Die Lufthansa Maschine stand pünktlich vor der Tür und auch das Einchecken geht in Coronazeiten blitzschnell. Der kleine Airbus war zu 40 % voll und der Käptn sagte durch, dass jeder sich einen Platz suchen kann, wo er anderen nicht zu nah kommt. Das haben auch viele ausgenutzt. Ich empfand die Atmosphäre sehr bedrückend. Natürlich waren auch in USA viele Einschränkungen, im Supermarkt war der Zutritt beschränkt, einige Gänge waren als Einbahn markiert und überall gibt es Tücher zum Desinfizieren. Dennoch empfinde ich die Lage dort angenehm und nicht panisch. Doch das hat sich sofort geändert als ich in diese Maschine stieg, zum ersten Mal wieder Landsleute um mich herum hatte. Eine Maske zu tragen ist ja gut und nützlich, aber es gab etliche Personen in Vollverkleidung, das heißt sie trugen einen Schutzanzug mit Kapuze, Schutzbrille und Handschuhe. Fast alle Passagiere waren in jüngerem Alter, würde mal sagen Durchschnitt so um die 35, den ich kräftig in die Höhe gedrückt habe. Also nicht unbedingt Risikogruppe. Also das finde ich doch sehr übertrieben.

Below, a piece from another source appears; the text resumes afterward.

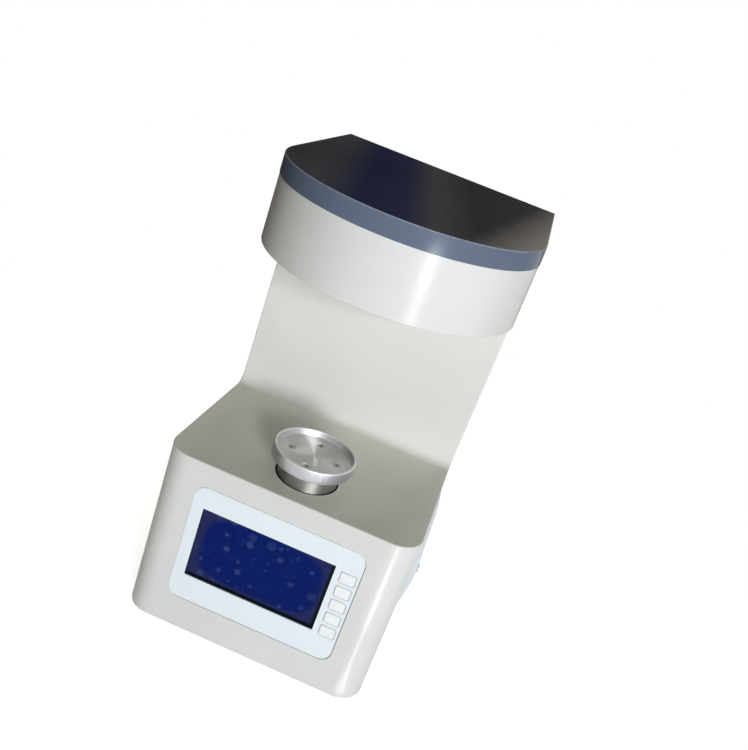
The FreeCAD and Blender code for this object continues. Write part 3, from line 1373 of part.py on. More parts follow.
def printer_works():
    """Tub behind the bezel with the print head, the platen and the loose paper roll."""
    gap, wall, depth = size.tub_gap, size.tub_wall, size.tub_depth
    front, low = HOLE_FRONT + gap, HOLE_LOW + gap
    length, height = HOLE_LENGTH - 2 * gap, HOLE_HEIGHT - 2 * gap
    inside = HALF_WIDTH - depth
    case = box("tub_case", inside, front, low, depth, length, height)
    hollow = box("tub_hollow", inside + wall, front + wall, low + wall, depth, length - 2 * wall,
                 height - 2 * wall)
    piece(cut("printer_tub", case, hollow), "printer_tub")

    middle = DOOR_FRONT + size.door_length / 2
    axis = (HALF_WIDTH - size.platen_behind_face, low + height - size.platen_below_top)
    span, cheek = size.roll_length + 2 * size.roll_side_gap, size.platen_cheek
    back = axis[0] - size.platen_cheek_back
    cheeks = []
    for number, start in enumerate((middle - span / 2 - cheek, middle + span / 2)):
        blank = box(f"cheek_{number}_blank", back, start, axis[1] - size.platen_cheek_drop,
                    size.platen_cheek_length, cheek, size.platen_below_top - wall + size.platen_cheek_drop)
        hole = rod(f"cheek_{number}_hole", "y", start, axis, size.platen_shaft_radius + size.running_gap,
                   cheek)
        cheeks.append(cut(f"cheek_{number}", blank, hole))
    head = box("head_block", back, middle - span / 2, axis[1] - size.print_head_height / 2,
               size.platen_cheek_back - size.platen_radius - size.print_head_gap, span,
               size.print_head_height)
    piece(fuse("print_head", head, *cheeks), "print_head")

    roll_start = middle - size.roll_length / 2
    rubber = rod("platen_rubber", "y", roll_start, axis, size.platen_radius, size.roll_length)
    shaft = rod("platen_shaft", "y", middle - span / 2 - cheek, axis, size.platen_shaft_radius,
                span + 2 * cheek)
    piece(fuse("platen_roller", rubber, shaft), "platen_roller")
    roll_axis = (inside + wall + size.roll_radius + size.roll_back_gap,
                 low + wall + size.roll_radius + size.roll_gap)
    roll = tube("paper_roll", "y", roll_start, roll_axis, size.roll_radius, size.roll_core_radius,
                size.roll_length)
    piece(roll, "paper_roll")


# ----------------------------------------------------------------------------------- balance
PIVOT_Y = DISH_Y + size.pivot_setback
PIVOT_Z = HEAD_INSIDE + size.bracket_thickness + size.pivot_rise
COIL_Y = PIVOT_Y + size.coil_setback
CHEEK_INNER = size.beam_width / 2 + size.cheek_gap


def balance_bracket():
    """Plate on the head's floor with two cheeks that carry the beam's pivot."""
    base = box("bracket_base", -size.bracket_width / 2, DISH_Y + size.bracket_setback, HEAD_INSIDE,
               size.bracket_width, size.bracket_length, size.bracket_thickness)
    deck = HEAD_INSIDE + size.bracket_thickness
    rise = size.pivot_rise + size.cheek_over_pivot
    cheeks = [box(f"bracket_cheek_{side}", left, PIVOT_Y - size.cheek_depth / 2, deck,
                  size.cheek_thickness, size.cheek_depth, rise)
              for side, left in (("left", -CHEEK_INNER - size.cheek_thickness), ("right", CHEEK_INNER))]
    outer = CHEEK_INNER + size.cheek_thickness
    axle_hole = rod("bracket_axle_hole", "x", -outer, (PIVOT_Y, PIVOT_Z), size.pivot_radius, 2 * outer)
    piece(cut("balance_bracket", fuse("bracket_blank", base, *cheeks), axle_hole), "balance_bracket")
    piece(rod("pivot_axle", "x", -outer, (PIVOT_Y, PIVOT_Z), size.pivot_radius, 2 * outer), "pivot_axle")


def balance_beam():
    """Beam on its pivot: the hook hangs in front and the coil sits behind."""
    front = DISH_Y - size.beam_over_hook
    length = COIL_Y + size.beam_over_hook - front
    bar = box("beam_bar", -size.beam_width / 2, front, PIVOT_Z - size.beam_height / 2,
              size.beam_width, length, size.beam_height)
    stem_low = PIVOT_Z - size.beam_height / 2 - size.coil_dip
    stem = rod("beam_stem", "z", stem_low, (0, COIL_Y), size.coil_stem_radius, size.coil_dip)
    bore = rod("beam_bore", "x", -size.beam_width / 2, (PIVOT_Y, PIVOT_Z),
               size.pivot_radius + size.running_gap, size.beam_width)
    hook_hole = rod("beam_hook_hole", "z", PIVOT_Z - size.beam_height / 2, (0, DISH_Y),
                    size.hook_radius, size.beam_height)
    piece(cut("balance_beam", fuse("beam_blank", bar, stem), bore, hook_hole), "balance_beam")

    coil_top = stem_low
    coil_disc = rod("coil_disc", "z", coil_top - size.coil_wall, (0, COIL_Y), size.coil_radius,
                    size.coil_wall)
    winding = tube("coil_winding", "z", coil_top - size.coil_height, (0, COIL_Y), size.coil_radius,
                   size.coil_radius - size.coil_wall, size.coil_height)
    piece(fuse("balance_coil", coil_disc, winding), "balance_coil")

    deck = HEAD_INSIDE + size.bracket_thickness
    gap = size.magnet_gap
    cup_radius = size.coil_radius + gap + size.magnet_wall
    cup_top = coil_top - size.coil_wall - gap
    cup = rod("magnet_cup_bar", "z", deck, (0, COIL_Y), cup_radius, cup_top - deck)
    trench_low = coil_top - size.coil_height - gap
    trench = tube("magnet_trench", "z", trench_low, (0, COIL_Y), size.coil_radius + gap,
                  size.coil_radius - size.coil_wall - gap, cup_top - trench_low)
    piece(cut("magnet_cup", cup, trench), "magnet_cup")


def hook_rod():
    """Thin rod from the beam down through the head's floor, bent up into an open hook."""
    radius, bend = size.hook_radius.number, size.hook_bend.number
    y = DISH_Y.number
    top = (PIVOT_Z + size.beam_height / 2).number
    low = (HEAD_FLOOR - size.hook_drop + size.hook_bend).number
    down = Part.LineSegment(Vector(0, y, top), Vector(0, y, low))
    turn = Part.Arc(Vector(0, y, low), Vector(0, y + bend, low - bend), Vector(0, y + 2 * bend, low))
    path = Part.Wire([down.toShape(), turn.toShape()])
    section = Part.Wire([Part.Circle(Vector(0, y, top), AXES["z"], radius).toShape()])
    hook = doc.addObject("Part::Feature", "hook_rod")
    hook.Shape = path.makePipeShell([section], True, False)
    piece(hook, "hook_rod")


def hook_guard():
    """Flanged sleeve in the head's floor, round the hook rod."""
    bore = size.hook_hole_radius - size.guard_wall
    sleeve = rod("guard_sleeve", "z", HEAD_FLOOR - size.guard_drop, (0, DISH_Y), size.hook_hole_radius,
                 size.guard_drop + size.wall)
    flange = rod("guard_flange", "z", HEAD_FLOOR - size.guard_flange_thickness, (0, DISH_Y),
                 size.guard_flange, size.guard_flange_thickness)
    hole = rod("guard_hole", "z", HEAD_FLOOR - size.guard_drop, (0, DISH_Y), bore,
               size.guard_drop + size.wall)
    piece(cut("hook_guard", fuse("guard_blank", sleeve, flange), hole), "hook_guard")


def sensor_board():
    """Amplifier board for the balance, on four legs beside the bracket."""
    left = size.bracket_width / 2 + size.sensor_board_gap
    front = PIVOT_Y + size.sensor_board_setback
    inset = size.standoff_inset
    corners = [(x, y) for x in (left + inset, left + size.sensor_board_width - inset)
               for y in (front + inset, front + size.sensor_board_depth - inset)]
    legs = [rod(f"sensor_leg_{number}", "z", HEAD_INSIDE, place, size.standoff_radius, size.standoff_height)
            for number, place in enumerate(corners)]
    sheet_low = HEAD_INSIDE + size.standoff_height
    sheet = box("sensor_sheet", left, front, sheet_low, size.sensor_board_width, size.sensor_board_depth,
                size.board_thickness)
    can = box("sensor_can", left + size.sensor_can_inset, front + size.sensor_can_inset,
              sheet_low + size.board_thickness,
              size.sensor_can_width, size.sensor_can_depth, size.sensor_can_height)
    piece(fuse("sensor_board", sheet, can, *legs), "sensor_board")


# ------------------------------------------------------------------------------------- build
def build():
    main_housing()
    bottom_plate()
    feet()
    head_shell()
    head_lid()
    head_fasteners()
    face_plate("front_overlay", size.overlay_proud, size.overlay_thickness)
    face_plate("membrane_circuit", size.overlay_proud - size.overlay_thickness, size.membrane_thickness)
    keys()
    display()
    sample_dish()
    platform_post()
    lift_carriage()
    lift_frame()
    motor_and_switch()
    lead_screw()
    electronics()
    rear_panel()
    power_inlet()
    power_switch()
    fuse_holder()
    serial_port()
    cover = printer_cover()
    printer_bezel(cover)
    feed_button()
    printer_door(cover)
    printer_works()
    balance_bracket()
    balance_beam()
    hook_rod()
    hook_guard()
    sensor_board()
    doc.recompute()


def check():
    """Stop if any object failed, any shape is broken, or a pocket cut nothing."""
    faults = [f"{thing.Label} failed: {thing.State}" for thing in doc.Objects
              if {"Invalid", "Error"} & set(thing.State)]
    if not faults:
        faults += [f"{thing.Label} cuts nothing" for thing in doc.Objects
                   if thing.TypeId == "PartDesign::Pocket"
                   and thing.Shape.Volume > thing.BaseFeature.Shape.Volume - NEAR]
        faults += [f"{thing.Label} has no sound shape" for thing in pieces
                   if thing.Shape.isNull() or not thing.Shape.isValid() or not thing.Shape.Solids]
    if faults:
        raise RuntimeError("; ".join(faults))


build()
check()
os.makedirs("parts", exist_ok=True)
for thing in pieces:
    thing.Shape.exportStep(f"parts/{thing.Label}.step")
print(len(pieces), "pieces written")
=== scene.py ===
"""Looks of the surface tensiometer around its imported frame.

Every place is worked out from the frame's own pieces (box, low and high corners, in metres),
so each new piece lies where its node lies.
"""
import json
from math import cos, pi, radians, sin, sqrt

import bmesh
import bpy
from mathutils import Matrix, Vector

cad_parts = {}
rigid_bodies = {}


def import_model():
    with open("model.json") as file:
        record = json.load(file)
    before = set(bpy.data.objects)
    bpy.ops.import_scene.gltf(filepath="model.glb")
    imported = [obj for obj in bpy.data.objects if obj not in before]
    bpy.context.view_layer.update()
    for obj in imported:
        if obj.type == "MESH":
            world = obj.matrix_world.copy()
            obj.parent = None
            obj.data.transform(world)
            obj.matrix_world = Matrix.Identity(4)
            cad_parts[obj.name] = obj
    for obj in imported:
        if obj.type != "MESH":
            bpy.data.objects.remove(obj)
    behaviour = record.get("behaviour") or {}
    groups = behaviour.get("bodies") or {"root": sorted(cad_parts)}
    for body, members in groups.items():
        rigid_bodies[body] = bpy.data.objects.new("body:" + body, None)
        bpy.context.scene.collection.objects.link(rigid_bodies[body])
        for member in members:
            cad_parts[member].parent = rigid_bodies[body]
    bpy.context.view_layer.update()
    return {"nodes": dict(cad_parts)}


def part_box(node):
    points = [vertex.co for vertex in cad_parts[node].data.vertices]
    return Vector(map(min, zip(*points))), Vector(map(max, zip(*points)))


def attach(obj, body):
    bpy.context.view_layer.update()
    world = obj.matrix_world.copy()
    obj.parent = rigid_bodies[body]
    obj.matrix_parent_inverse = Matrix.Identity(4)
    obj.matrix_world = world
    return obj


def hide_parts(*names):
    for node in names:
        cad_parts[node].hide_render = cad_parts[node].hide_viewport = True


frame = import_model()
MM = 0.001
DISH_LOW, DISH_HIGH = (Vector(corner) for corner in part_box("sample_dish"))
DISH_AXIS = (DISH_LOW + DISH_HIGH) / 2
OVERLAY_LOW, OVERLAY_HIGH = (Vector(corner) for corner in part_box("front_overlay"))
SCREEN_LOW, SCREEN_HIGH = (Vector(corner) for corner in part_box("display_panel"))
LID_LOW, LID_HIGH = (Vector(corner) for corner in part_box("head_lid"))
LID_MIDDLE = (LID_LOW + LID_HIGH) / 2
LID_SPAN = LID_HIGH - LID_LOW

# Degrees between two faces above which the edge between them is sharp.
SHARP = 35

# Front panel: the line printed round each key, and a dark ring behind the overlay that shows beside it as a
# painted shadow line.
KEY_COUNT = 5
KEY_LINE = 0.6 * MM
OVERLAY_ROUND, ROUND_STEPS = 10 * MM, 10
SHADOW_LINE_WIDTH, SHADOW_LINE_DEPTH, SHADOW_LINE_SET_IN, SHADOW_LINE_SHIFT = 2 * MM, 0.3 * MM, 0.25 * MM, 0.8 * MM

# Dish on its post: a height between its underside and its floor, the round of its edges, how far it stands
# above the base's top, and the black ring that fills the gap round the post as painted shade.
DISH_SOLE, DISH_EDGE, DISH_RAISED = 4 * MM, 0.2 * MM, 14.2 * MM
BASE_TOP = DISH_LOW.z - DISH_RAISED
GAP_RING_CLEARANCE, GAP_RING_WIDTH, GAP_RING_DEPTH, GAP_RING_SUNK = 0.1 * MM, 1.35 * MM, 1.2 * MM, 0.15 * MM
GAP_RING_SIDES = 96

# Screws: the round of a head, and the cross recess in it.
HEAD_ROUND = 0.5 * MM
RECESS_DEPTH, RECESS_REACH, RECESS_SLOT = 1.2 * MM, 2.2 * MM, 0.55 * MM

# Mains inlet: its three pins, the middle one higher, each within PIN_WIDTH and PIN_HEIGHT of its
# middle, and the round of its edges.
PIN_PITCH, PIN_RAISED, PIN_LOWERED, PIN_WIDTH, PIN_HEIGHT = 7 * MM, 2 * MM, -2 * MM, 1.1 * MM, 2.1 * MM
INLET_EDGE = 0.3 * MM

# Fuse cap: the knurl round its rim, and the round of its edges.
KNURL_COUNT, KNURL_LENGTH, KNURL_RADIUS = 28, 2 * MM, 0.6 * MM
FUSE_EDGE = 0.35 * MM

# Data socket: how far its shell stands proud of its flange, its black insert, and two hexagonal
# jack posts. They take the place of plain square ones, which are cut away down to JACK_SINK above
# the flange, JACK_ROOM times as wide as a post.
SHELL_PROUD, SHELL_EDGE = 2.2 * MM, 0.12 * MM
INSERT_WIDTH, INSERT_HEIGHT = 14.1 * MM, 5.7 * MM
JACK_SPACING, JACK_ACROSS, JACK_HEIGHT, JACK_BORE = 24.8 * MM, 4.8 * MM, 2 * MM, 1.3 * MM
JACK_SINK, JACK_EDGE, JACK_ROOM = 0.02 * MM, 0.25 * MM, 1.25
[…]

Mein Plan war, vom Flughafen die S-Bahn nach Wiesbaden zu nehmen und dann ein Taxi nach Taunusstein. Meine Familie wollte/konnte mich nicht abholen, da in Deutschland ja die schöne Regel gilt, dass Großeltern nicht besucht werden sollen. Was natürlich in USA nicht gilt. Dort war das Leben viel freier. Ja, ich weiß, die Krankheitszahlen sind übel, die USA sind nicht unbedingt ein Vorbild, aber das liegt an dem großartigen Präsidenten, der Corona ja eigentlich nicht wahrhaben will. Ein Vorbild können sie nicht sein, aber trotzdem habe ich mich dort sehr viel wohler gefühlt. Als ich aus dem Gate kam standen dennoch einige Abholer da und ich war schon etwas traurig, dass auf mich niemand gewartet hat, gerade in diesen traurigen Zeiten braucht man jemand. Und dann sah ich ein bekanntes Gesicht. Ein Freund, mit dem ich von London gechattet hatte, den ich aber im richtigen Leben seit Jahren nicht gesehen hatte. Stand da und wollte mich abholen.

Gut dass ich eine Maske trug. So konnte niemand sehen wie ich den Mund vor Staunen aufriss und erstmal überhaupt kein Wort heraus brachte. Er meinte so lapidar, ach, er hätte sich gelangweilt und gedacht, warum soll ich nicht zum Flughafen fahren. Klar, in Coronazeiten hat man ja am Abend Langeweile, aber ich weiß, dass da mehr dahinter steckte. Einfach eine absolut liebe und nette Geste, weil ich so einen langen umständlichen Flug hatte. Reiner ich liebe dich und ganz herzlichen Dank.

Das heißt natürlich nicht, dass wir uns demnächst nicht wieder virtuell zerfetzen!

Und so eine Krise zeigt dir auch sehr gut, wer dein Freund ist und wer nicht.